What is the most important thing I can do to protect my data on apps?
The single most impactful step is reviewing and limiting app permissions, especially location access. Set location permissions to 'While Using' rather than 'Always,' and disable location entirely for apps that do not need it. Combined with using strong unique passwords and enabling two-factor authentication, these basics provide substantial protection.
Should I delete apps I do not use?
Yes. Unused apps can still collect data in the background, and every installed app represents a potential point of data exposure. If you have not used an app in three months, delete it. You can always reinstall it later if needed. Regularly pruning your installed apps reduces your overall data footprint.
Is it safe to use 'Sign in with Google' or 'Sign in with Apple' to create accounts?
It depends on the implementation.

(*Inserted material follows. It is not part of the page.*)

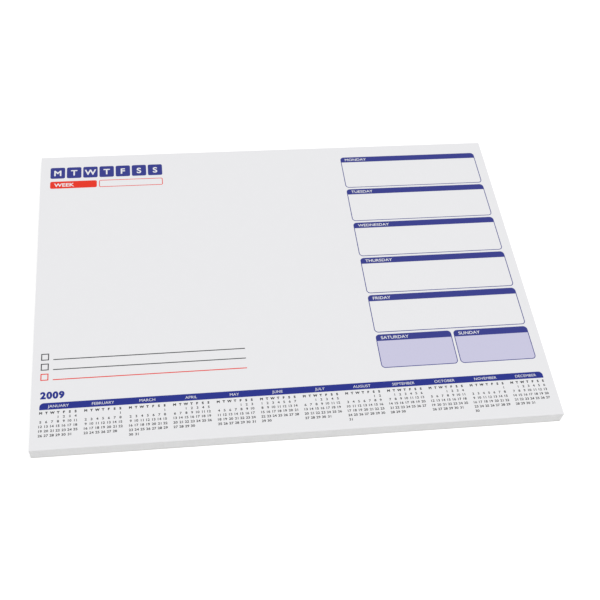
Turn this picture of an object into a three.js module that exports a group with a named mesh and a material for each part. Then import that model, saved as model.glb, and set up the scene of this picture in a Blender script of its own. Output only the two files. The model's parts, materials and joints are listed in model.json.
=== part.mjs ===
// A large tear-off desk pad: a block of printed sheets, glued along its back edge to a stiff board.
// Millimetres, +Z up. +X runs to the right of the writer and +Y away from them.
// The origin is at the middle of the pad's underside.
import * as THREE from 'three';

// The sheets and what holds them together
const pageWidth = 420;
const pageDepth = 297;
const sheetCount = 110;
const sheetThickness = 0.1;
const boardThickness = 1;
const glueThickness = 0.25;

// The print, which is a skin of ink on the top sheet
const inkThickness = 0.05;
const lineWidth = 0.65;
const cornerRadius = 3.4;
const marginLeft = 6.6;
const marginBack = 13;

// The column of day boxes down the right side
const columnWidth = 131.4;
const columnMarginRight = 8.6;
const boxGap = 2;
const dayBandDepth = 6.3;
const weekendDepth = 32.1;
const weekendToCalendar = 12.4;

// The calendar along the front edge
const calendarDepth = 39.8;
const calendarBandDepth = 5.9;
const calendarMarginRight = 7.6;

// The row of day tabs at the back left, with the week label and its field in front of it
const tabStart = 8.7;
const tabSize = 13.2;
const tabPitch = 14.8;
const tabCount = 7;
const labelWidth = 42;
const labelDepth = 8.4;
const labelGap = 3.6;
const fieldWidth = 58;
const smallRadius = 1.6;

// The list with tick boxes at the front left
const tickSize = 6.2;
const tickPitch = 9.2;
const tickLine = 0.8;
const ruleLength = 154;
const ruleDepth = 0.8;
const ruleGap = 3.4;
const listToCalendar = 20;

// Places that follow from the sizes above
const blockHeight = sheetCount * sheetThickness;
const topZ = boardThickness + blockHeight;
const leftX = -pageWidth / 2;
const rightX = pageWidth / 2;
const backY = (pageDepth - glueThickness) / 2;
const frontY = backY - pageDepth;
const calendarTopY = frontY + calendarDepth;
const weekendFrontY = calendarTopY + weekendToCalendar;
const weekendBackY = weekendFrontY + weekendDepth;
const columnRightX = rightX - columnMarginRight;
const columnLeftX = columnRightX - columnWidth;
const columnBackY = backY - marginBack;

const weekdays = ['monday', 'tuesday', 'wednesday', 'thursday', 'friday'];
const weekdayPitch = (columnBackY - weekendBackY) / weekdays.length;
const weekdayDepth = weekdayPitch - boxGap;
const weekendWidth = (columnWidth - boxGap) / 2;

// Finishes
const finish = (color, roughness) => new THREE.MeshStandardMaterial({ color, roughness, metalness: 0 });
const paper = finish(0xeaeaec, 0.85);
const board = finish(0xd2d0cc, 0.9);
const glue = finish(0xf0efe8, 0.45);
const bandInk = finish(0x393f8c, 0.6);
const calendarInk = finish(0x28338c, 0.6);
const lilacInk = finish(0xcbc9e1, 0.7);
const redInk = finish(0xe63220, 0.6);
const greyInk = finish(0x4a4a50, 0.6);

const pad = new THREE.Group();
pad.name = 'desk_pad';

function addPiece(name, geometry, material) {
  const piece = new THREE.Mesh(geometry, material);
  piece.name = name;
  pad.add(piece);
  return piece;
}

// A rectangular layer, given by its left, front and lowest corner
function addLayer(name, width, depth, height, x, y, z, material) {
  const layer = addPiece(name, new THREE.BoxGeometry(width, depth, height), material);
  layer.position.set(x + width / 2, y + depth / 2, z + height / 2);
}

// A closed outline with a corner radius of its own at the back and at the front
function roundedOutline(path, x, y, width, depth, backRadius, frontRadius) {
  const right = x + width;
  const back = y + depth;
  const quarter = Math.PI / 2;
  path.moveTo(x + frontRadius, y);
  path.lineTo(right - frontRadius, y);
  if (frontRadius > 0) path.absarc(right - frontRadius, y + frontRadius, frontRadius, -quarter, 0);
  path.lineTo(right, back - backRadius);
  if (backRadius > 0) path.absarc(right - backRadius, back - backRadius, backRadius, 0, quarter);
  path.lineTo(x + backRadius, back);
  if (backRadius > 0) path.absarc(x + backRadius, back - backRadius, backRadius, quarter, 2 * quarter);
  path.lineTo(x, y + frontRadius);
  if (frontRadius > 0) path.absarc(x + frontRadius, y + frontRadius, frontRadius, 2 * quarter, 3 * quarter);
  return path;
}

// A field of ink: its outline raised off the top sheet by the thickness of the ink
function addInk(name, shape, material) {
  const geometry = new THREE.ExtrudeGeometry(shape, {
    depth: inkThickness,
    bevelEnabled: false,
    curveSegments: 6,
  });
  addPiece(name, geometry, material).position.z = topZ;
}

// The space inside a ruled box: square against its band, rounded at the front
function boxInside(path, x, y, width, depth) {
  const innerWidth = width - 2 * lineWidth;
  const innerDepth = depth - dayBandDepth - lineWidth;
  const innerRadius = cornerRadius - lineWidth;
  return roundedOutline(path, x + lineWidth, y + lineWidth, innerWidth, innerDepth, 0, innerRadius);
}

// A day box: a solid band for the name at the back, and a thin line round the space to write in
function addDayBox(name, x, y, width, depth) {
  const shape = roundedOutline(new THREE.Shape(), x, y, width, depth, cornerRadius, cornerRadius);
  shape.holes.push(boxInside(new THREE.Path(), x, y, width, depth));
  addInk(`${name}_box`, shape, bandInk);
}

// The pad itself
addLayer('backing_board', pageWidth, pageDepth, boardThickness, leftX, frontY, 0, board);
addLayer('page_block', pageWidth, pageDepth, blockHeight, leftX, frontY, boardThickness, paper);
addLayer('binding_glue', pageWidth, glueThickness, topZ, leftX, backY, 0, glue);

// Five weekday boxes, back to front
weekdays.forEach((day, place) => {
  const backEdge = columnBackY - place * weekdayPitch;
  addDayBox(day, columnLeftX, backEdge - weekdayDepth, columnWidth, weekdayDepth);
});

// Two weekend boxes side by side, each with a pale tint in its writing space
['saturday', 'sunday'].forEach((day, place) => {
  const x = columnLeftX + place * (weekendWidth + boxGap);
  const tint = boxInside(new THREE.Shape(), x, weekendFrontY, weekendWidth, weekendDepth);
  addDayBox(day, x, weekendFrontY, weekendWidth, weekendDepth);
  addInk(`${day}_tint`, tint, lilacInk);
});

// The month band, rounded at the back and square at the front
const bandWidth = pageWidth - marginLeft - calendarMarginRight;
const bandFrontY = calendarTopY - calendarBandDepth;
const monthBand = new THREE.Shape();
roundedOutline(monthBand, leftX + marginLeft, bandFrontY, bandWidth, calendarBandDepth, cornerRadius, 0);
addInk('month_band', monthBand, calendarInk);

// Seven day tabs in a row
const tabFrontY = columnBackY - tabSize;
for (let place = 0; place < tabCount; place += 1) {
  const x = leftX + tabStart + place * tabPitch;
  const tab = roundedOutline(new THREE.Shape(), x, tabFrontY, tabSize, tabSize, smallRadius, smallRadius);
  addInk(`day_tab_${place + 1}`, tab, bandInk);
}

// The week label, with an outlined field beside it
const labelX = leftX + tabStart;
const labelY = tabFrontY - labelGap - labelDepth;
const label = new THREE.Shape();
roundedOutline(label, labelX, labelY, labelWidth, labelDepth, smallRadius, smallRadius);
addInk('week_label', label, redInk);

const fieldX = labelX + labelWidth + boxGap;
const field = new THREE.Shape();
const fieldInside = new THREE.Path();
const fieldInnerWidth = fieldWidth - 2 * lineWidth;
const fieldInnerDepth = labelDepth - 2 * lineWidth;
const fieldInnerRadius = smallRadius - lineWidth;
roundedOutline(field, fieldX, labelY, fieldWidth, labelDepth, smallRadius, smallRadius);
roundedOutline(
  fieldInside, fieldX + lineWidth, labelY + lineWidth,
  fieldInnerWidth, fieldInnerDepth, fieldInnerRadius, fieldInnerRadius,
);
field.holes.push(fieldInside);
addInk('week_field', field, redInk);

// A short list to tick off: a square frame and a writing rule on each line
[greyInk, greyInk, redInk].forEach((ink, place) => {
  const x = leftX + marginLeft;
  const y = calendarTopY + listToCalendar + (2 - place) * tickPitch;
  const innerSize = tickSize - 2 * tickLine;
  const tick = roundedOutline(new THREE.Shape(), x, y, tickSize, tickSize, 0, 0);
  tick.holes.push(roundedOutline(new THREE.Path(), x + tickLine, y + tickLine, innerSize, innerSize, 0, 0));
  addInk(`tick_box_${place + 1}`, tick, ink);
  const rule = roundedOutline(new THREE.Shape(), x + tickSize + ruleGap, y, ruleLength, ruleDepth, 0, 0);
  addInk(`list_rule_${place + 1}`, rule, ink);
});

export default pad;
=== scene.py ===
# A large tear-off desk pad on white: the looks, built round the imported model.
# Metres, +Z up, +X to the writer's right, +Y towards the glued edge.
import json
import math
from collections import Counter

import bmesh
import bpy
from mathutils import Matrix, Quaternion, Vector, geometry, noise
from mathutils.bvhtree import BVHTree

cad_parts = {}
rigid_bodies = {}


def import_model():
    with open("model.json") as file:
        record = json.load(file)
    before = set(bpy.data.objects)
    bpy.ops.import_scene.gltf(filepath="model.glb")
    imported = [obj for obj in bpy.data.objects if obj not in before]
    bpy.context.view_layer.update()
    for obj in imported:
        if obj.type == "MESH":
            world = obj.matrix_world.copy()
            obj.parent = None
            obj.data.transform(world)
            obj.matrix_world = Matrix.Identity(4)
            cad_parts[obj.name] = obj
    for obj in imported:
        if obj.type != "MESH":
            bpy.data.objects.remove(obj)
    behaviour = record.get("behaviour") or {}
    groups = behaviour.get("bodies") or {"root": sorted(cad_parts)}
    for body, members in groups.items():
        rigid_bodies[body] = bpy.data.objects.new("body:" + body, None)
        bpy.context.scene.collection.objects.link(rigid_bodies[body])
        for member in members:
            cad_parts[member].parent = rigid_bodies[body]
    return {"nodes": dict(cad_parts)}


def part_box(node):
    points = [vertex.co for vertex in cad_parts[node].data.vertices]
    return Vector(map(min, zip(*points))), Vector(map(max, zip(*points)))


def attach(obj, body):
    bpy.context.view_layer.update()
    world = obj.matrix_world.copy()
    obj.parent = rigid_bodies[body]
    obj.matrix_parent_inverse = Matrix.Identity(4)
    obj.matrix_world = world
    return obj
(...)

Apple's Sign In with Apple is generally privacy-friendly because it allows you to hide your email address and limits data sharing. Google's sign-in is convenient but creates data links between your accounts. In general, creating a separate account with a unique email and password provides the most privacy, though it is less convenient.
How do I know if my data has been leaked in a breach?
Use the free service Have I Been Pwned (haveibeenpwned.com) to check whether your email address has appeared in known data breaches. You can also sign up for notifications to be alerted if your email appears in future breaches. If you find that your data has been compromised, change your passwords immediately and enable two-factor authentication.
Do apps really listen through my microphone to target ads?
Despite widespread belief, there is no verified evidence that major apps passively listen through your microphone to target advertising. What is actually happening is more subtle and arguably more concerning: apps collect enough data through your browsing habits, location, purchase history, and social connections to predict your interests with remarkable accuracy without needing to listen. That said, it is still good practice to revoke microphone access from apps that do not need it.